Doch auch die Frauen sind keine Engel. Alle tragen irgendeinen Makel (Schwachsinnigkeit, Kleinwuchs...) und müssen in dieser von männlicher Brutalität geprägten Atmosphäre durchkommen. Aurora Venturini erzählt in einem ganz eigentümlichen Tonfall zwischen Bitterkeit und schwarzem Humor von "seltsamen und ungeheuerlichen" Cousinen (und Tanten), denen Männer übel zusetzen, die sich aber gegenseitig auch nichts schenken. Jede ist sich in dieser bigotten und prüden Familie selbst die Nächste.

Ohne Punkt und Komma

Die Schriftstellerin Mariana Enriquez saß 2007 in der Jury, die Aurora Venturini den Premio Nueva Novela verlieh. Sie betont im Nachwort die "Risikobereitschaft und Exzentrizität" des Textes. Diese Würdigung zielt nicht nur auf den Inhalt, sondern auch auf den Stil.

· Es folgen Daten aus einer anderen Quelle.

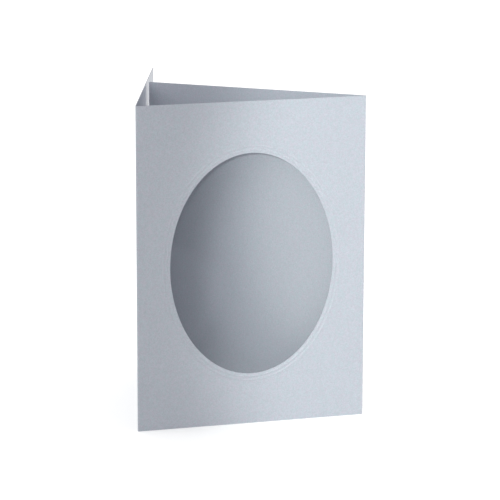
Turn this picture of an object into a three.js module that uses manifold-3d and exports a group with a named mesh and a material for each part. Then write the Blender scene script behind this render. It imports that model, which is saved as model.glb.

Yuna schreibt ihre Erinnerungen beinahe ohne Punkt und Komma auf, denn bei Satzzeichen verliert sie den Faden – mündlich wie schriftlich. Doch Yuna ist, obwohl "Abkömmling einer verkommenen und zersetzen Sippe", klug und witzig. Sie erarbeitet sich eine gewisse Redegewandtheit, erschließt sich mit Hilfe eines Wörterbuches einen größeren Wortschatz und schafft es schließlich sogar, Schülerinnen und Schüler an der Kunsthochschule zu unterrichten.
Aurora Venturini, die 2015 starb und nun endlich auch auf Deutsch zu entdecken ist, erzählt also nicht nur eine grausam schräge Coming-of-Age-Geschichte, sondern auch davon, dass Sprache und Kunst Wege weisen können aus den düstersten Tunneln.